To develop the comprehensive proposal, the team partnered with more than 17 community groups including People’s Self Help Housing, the Community Action Partnership of San Luis Obispo, and Supportive Services for Veteran Families. Dozens of veterans and veterans’ service professionals gave direct feedback on what was needed for a development to be a successful community for veterans.

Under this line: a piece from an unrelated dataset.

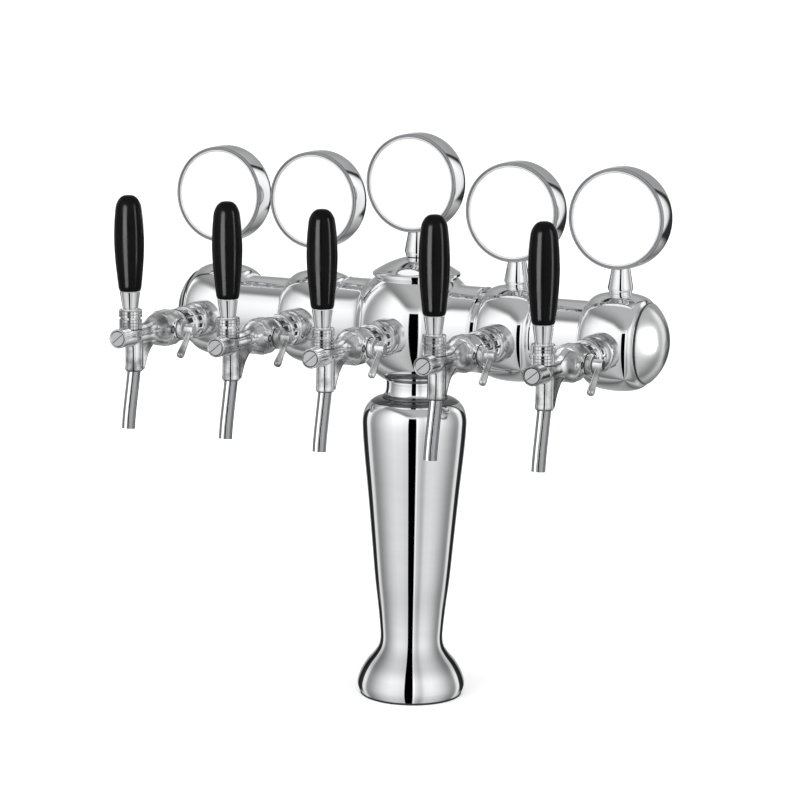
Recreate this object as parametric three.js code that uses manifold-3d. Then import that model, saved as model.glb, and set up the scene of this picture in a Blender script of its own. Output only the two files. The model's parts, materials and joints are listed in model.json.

The project was designed around six key pillars specific to the veteran community: a veteran population, independence, support, camaraderie, connectivity and sustainability. The project combined innovative architectural and planning practices, including LEED (Leadership in Energy and Environmental Design) Platinum certification, pet-friendly amenities, and fully accessible floor plans for residents with disabilities.

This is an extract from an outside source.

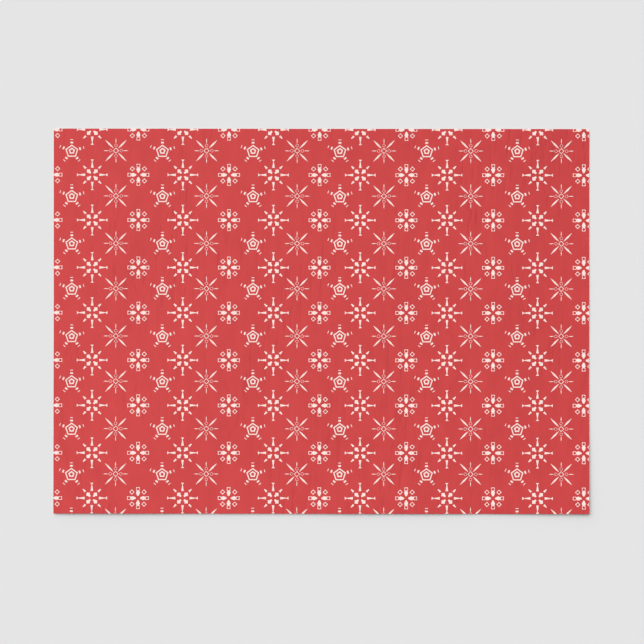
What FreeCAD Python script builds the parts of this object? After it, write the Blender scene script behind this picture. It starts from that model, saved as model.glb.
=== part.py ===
import FreeCAD, Part
import math
import os

# A cut sheet of light wrapping paper, printed on its upper face, lying flat.
# Frame: +X along the long side, +Y along the short side, +Z up out of the printed face.
# The origin is the centre of the face that the sheet lies on. Millimetres throughout.

# The sheet, and the two layers that it is made of.
sheet_length = 354.0
sheet_width = 254.4
paper_thickness = 0.05
ink_thickness = 0.01

# The printed repeat. Columns stand two wide steps and then two narrow ones apart. The
# whole rows of stars stand a near step and a far step apart in turn, and the trimmed
# rows above and below them a near step.
column_step_wide = 59.9
column_step_narrow = 57.4
row_step_near = 29.9
row_step_far = 31.35
first_column_from_left = 11.9
first_row_from_top = 14.55
whole_star_rows = 8

# Where each kind of snowflake stands in its cell, right of and below the pentagon star.
needle_star_right = 29.15
arrow_flake_right = 13.5
flower_flake_right = 44.0
flake_row_drop = 15.95

# How far each kind reaches from its centre, along its tips and in the notches between them.
pentagon_star_tip = 8.0
pentagon_star_notch = 3.7
needle_star_long_tip = 10.2
needle_star_short_tip = 8.2
needle_star_notch = 2.2
arrow_flake_long_tip = 10.2
arrow_flake_short_tip = 8.6
arrow_flake_notch = 3.4
flower_flake_long_tip = 7.5
flower_flake_short_tip = 7.2
flower_flake_notch = 4.2


def steps_from_start(index, even_pair, odd_pair):
    """How far the place with this index lies from place 0, over steps that take turns."""
    steps = [even_pair, odd_pair]
    turns = range(index) if index > 0 else range(index, 0)
    distance = sum(steps[turn % 2] for turn in turns)
    return distance if index > 0 else -distance


def column_x(index):
    """The X of a column of pentagon stars: two wide steps, two narrow steps, and so on."""
    pairs, odd_one = divmod(index, 2)
    pair_start = steps_from_start(pairs, 2 * column_step_wide, 2 * column_step_narrow)
    single_step = column_step_narrow if pairs % 2 else column_step_wide
    return first_column_from_left - sheet_length / 2 + pair_start + odd_one * single_step


def row_y(index):
    """The Y of a row of stars, counted downwards from the first whole one."""
    nearest_whole = min(max(index, 0), whole_star_rows - 1)
    drop = steps_from_start(nearest_whole, row_step_near, row_step_far)
    drop += (index - nearest_whole) * row_step_near
    return sheet_width / 2 - first_row_from_top - drop


def star_window(center_x, center_y, tip_radii, notch_radius, points):
    """One open star in the print: tips that take turns between the given radii, and notches."""
    corners = []
    for half_step in range(2 * points):
        angle = math.pi / 2 + half_step * math.pi / points
        on_tip = half_step % 2 == 0
        radius = tip_radii[(half_step // 2) % len(tip_radii)] if on_tip else notch_radius
        corners.append(
            FreeCAD.Vector(
                center_x + radius * math.cos(angle),
                center_y + radius * math.sin(angle),
                paper_thickness,
            )
        )
    return Part.Face(Part.makePolygon(corners + corners[:1]))


def pentagon_star(x, y):
    return star_window(x, y, [pentagon_star_tip], pentagon_star_notch, 5)


def needle_star(x, y):
    return star_window(x, y, [needle_star_short_tip, needle_star_long_tip], needle_star_notch, 8)


def arrow_flake(x, y):
    return star_window(x, y, [arrow_flake_long_tip, arrow_flake_short_tip], arrow_flake_notch, 8)


def flower_flake(x, y):
    return star_window(x, y, [flower_flake_long_tip, flower_flake_short_tip], flower_flake_notch, 8)


# The four kinds that fill one cell: the shape, how far right and how far down it stands.
cell_of_the_repeat = [
    (pentagon_star, 0.0, 0.0),
    (needle_star, needle_star_right, 0.0),
    (arrow_flake, arrow_flake_right, flake_row_drop),
    (flower_flake, flower_flake_right, flake_row_drop),
]


def overlaps_sheet(window, sheet_face):
    """Whether a window's box reaches over any of the sheet."""
    return window.BoundBox.intersect(sheet_face.BoundBox)


def sheet_rectangle(height):
    """The sheet's outline as a face at one height."""
    corner = FreeCAD.Vector(-sheet_length / 2, -sheet_width / 2, height)
    return Part.makePlane(sheet_length, sheet_width, corner)


def paper_sheet():
    """The base paper: one sheet cut square on all four sides."""
    return sheet_rectangle(0.0).extrude(FreeCAD.Vector(0, 0, paper_thickness))


def red_print():
    """The red flood coat, full bleed to the edges and open wherever a snowflake stands."""
    flood = sheet_rectangle(paper_thickness)
    column_count = math.ceil(sheet_length / min(column_step_wide, column_step_narrow)) + 1
    row_count = math.ceil(sheet_width / min(row_step_near, row_step_far)) + 1
    windows = []
    for column in range(-1, column_count):
        for row in range(-1, row_count):
            for snowflake, right, down in cell_of_the_repeat:
                window = snowflake(column_x(column) + right, row_y(row) - down)
                if overlaps_sheet(window, flood):
                    windows.append(window)
    return flood.cut(windows).extrude(FreeCAD.Vector(0, 0, ink_thickness))


def as_solids(shape):
    """Only the closed solids of a shape, as one shape."""
    solids = shape.Solids
    return solids[0] if len(solids) == 1 else Part.makeCompound(solids)


nodes = {
    "paper_sheet": paper_sheet(),
    "red_print": red_print(),
}

os.makedirs("parts", exist_ok=True)
for name, shape in nodes.items():
    as_solids(shape).exportStep(f"parts/{name}.step")
    box = shape.BoundBox
    print(name, len(shape.Solids), "solid,", len(shape.Faces), "faces,", round(shape.Volume, 3), "mm3,",
          [round(v, 3) for v in (box.XLength, box.YLength, box.ZLength)])
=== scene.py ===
import math

import bpy
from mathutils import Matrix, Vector
from mathutils.geometry import delaunay_2d_cdt
from mathutils.kdtree import KDTree


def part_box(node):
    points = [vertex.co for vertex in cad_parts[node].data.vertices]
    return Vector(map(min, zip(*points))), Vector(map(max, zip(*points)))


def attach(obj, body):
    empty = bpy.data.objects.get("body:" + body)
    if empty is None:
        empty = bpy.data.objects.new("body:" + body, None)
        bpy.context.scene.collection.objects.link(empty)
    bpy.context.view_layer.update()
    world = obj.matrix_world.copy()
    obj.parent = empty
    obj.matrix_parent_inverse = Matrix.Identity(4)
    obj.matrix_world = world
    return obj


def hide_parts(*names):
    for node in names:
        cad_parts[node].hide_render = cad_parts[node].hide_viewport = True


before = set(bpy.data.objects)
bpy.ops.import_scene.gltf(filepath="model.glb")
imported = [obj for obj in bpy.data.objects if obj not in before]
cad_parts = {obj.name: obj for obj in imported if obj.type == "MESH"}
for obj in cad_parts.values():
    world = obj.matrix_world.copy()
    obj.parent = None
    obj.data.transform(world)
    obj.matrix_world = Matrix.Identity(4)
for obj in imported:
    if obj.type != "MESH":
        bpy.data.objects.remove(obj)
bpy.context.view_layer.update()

# ---------------------------------------------------------------------------------------
# The snowflake artwork. Four small snowflakes that the print leaves open, so that the
# white paper shows. Each is a set of closed outlines, drawn flat, and where an outline
# lies inside another it is red again. All of them are in millimetres about their centre.

MM = 0.001


def bar(*stations):
    """A closed bar along +X from (distance, half width) stations; both its sides are alike."""
    near_side = [(distance, -half) for distance, half in stations]
    far_side = [(distance, half) for distance, half in reversed(stations)]
    return near_side + far_side


def regular(corners, radius, distance=0.0, first_angle=0.0):
    """A regular outline whose centre lies at a distance along +X."""
    angles = [math.radians(first_angle) + math.tau * k / corners for k in range(corners)]
    return [(distance + radius * math.cos(a), radius * math.sin(a)) for a in angles]


def turned(outline, degrees):
    """An outline turned anticlockwise about the snowflake's centre."""
    c, s = math.cos(math.radians(degrees)), math.sin(math.radians(degrees))
    return [(x * c - y * s, x * s + y * c) for x, y in outline]


def lifted(outline, rise):
    """An outline moved up."""
    return [(x, y + rise) for x, y in outline]


def around(outlines, directions):
    """The same outlines once in each direction."""
    return [turned(outline, direction) for direction in directions for outline in outlines]


AXES = (0, 90, 180, 270)
DIAGONALS = (45, 135, 225, 315)
UP = 90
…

“Sanctuary 6 is positioned to be the first grassroots veteran housing project of its kind,” said Bryan Shields, architecture professor in Cal Poly’s College of Architecture and Environmental Design. “The level to which this project has engaged the community alone puts it on the cutting edge of community planning initiatives.”

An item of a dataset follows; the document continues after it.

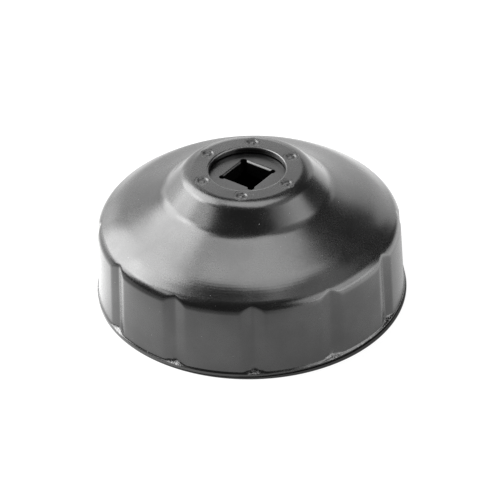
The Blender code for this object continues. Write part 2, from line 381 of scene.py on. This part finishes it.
def cup_point(point, turn):
    radius, height, layer, share = point
    turn -= STEP_CROWDING / FLUTE_COUNT * math.sin(FLUTE_COUNT * turn)
    pressed = flute_radius(radius, height, turn, layer)
    radius += share * (pressed - radius)
    if layer == 0 and height < WALL_FOOT_HEIGHT:
        radius, height = uneven_lip(radius, height, turn)
    return radial(radius, turn, height)


def uneven_lip(radius, height, turn):
    """The lip's trimmed edge wanders inward a little, and its top is bruised where a flute ends."""
    around = Vector(radial(LIP_RADIUS, turn, 0))
    wave = 0.5 + 0.5 * noise.noise(around / TRIM_WAVE_LENGTH)
    burr = noise.noise(Vector(radial(radius, turn, height)) / BURR_LENGTH)
    at_edge = smooth_step(WALL_FOOT_RADIUS, LIP_RADIUS, radius)
    on_top = smooth_step(LIP_THICKNESS / 2, LIP_THICKNESS, height)
    at_flute = 1 - smooth_step(*BURR_SPAN, off_flute(turn) * radius)
    return radius - TRIM_WAVE * wave * at_edge, height + BURR_HEIGHT * burr * on_top * at_flute


def smooth_step(start, end, value):
    share = min(max((value - start) / (end - start), 0), 1)
    return share * share * (3 - 2 * share)


def cup_skin(material):
    cup = lathe("cup_blank", cup_profile(), CUP_STEPS, cup_point)
    mesh = cut_mesh(cup, [weld_cutter(name) for name in WELD_NAMES], "cup_body")
    body = new_object("cup_body", mesh)
    finish_piece(body, material, ["cup_shell"])
    return body


def cut_mesh(blank, cutters, name):
    """The blank's mesh with every cutter taken out of it."""
    for cutter in cutters:
        cut = blank.modifiers.new(cutter.name, "BOOLEAN")
        cut.operation = "DIFFERENCE"
        cut.solver = "EXACT"
        cut.object = cutter
    bpy.context.view_layer.update()
    mesh = bpy.data.meshes.new_from_object(blank.evaluated_get(bpy.context.evaluated_depsgraph_get()))
    mesh.name = name
    mesh.shade_smooth()
    for used in [blank] + cutters:
        bpy.data.objects.remove(used, do_unlink=True)
    return mesh


def weld_centre(name):
    low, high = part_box(name)
    return Vector(((low.x + high.x) / 2, (low.y + high.y) / 2, 0))


def quarter_arc(steps):
    """The sine and cosine of each of these even steps through a right angle."""
    angles = [math.pi / 2 * i / steps for i in range(steps + 1)]
    return [(math.sin(angle), math.cos(angle)) for angle in angles]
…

Other finalists included UC Berkeley, which tied for first place; UCLA; the University of Washington; and the University of Arizona.
Cal Poly team members include:
– Architecture students Annelise Barbieri (Stockton, Calif.), Amy Rutty (Folsom, Calif.), Chloe Eitzer (Bethany, Conn.), Chris McCoy (Galt, Calif.), Jordan Keiser (Muskego, Wis.), Mengdi Zhang (San Luis Obispo, Calif.) and Rodrigo Robles-Gonzalez (San Jose, Calif.);
– City and regional planning students Justin Frentzel (Pittsburg, Calif.) and Emily Foley (Santa Clara, Calif.);
– Construction management major Charlie Andrews (San Diego, Calif.);
– Economics major Nathan Roberts (Orange, Calif.); and
– Finance major Andrew Fortner (Los Osos, Calif.).
Shields and Finance Professor Pratish Patel from the Orfalea College of Business served as faculty advisors.
“The team worked diligently and passionately on a project that can make a difference,” Patel said, “and team members will continue to work their hardest in the hopes that this project gets started.”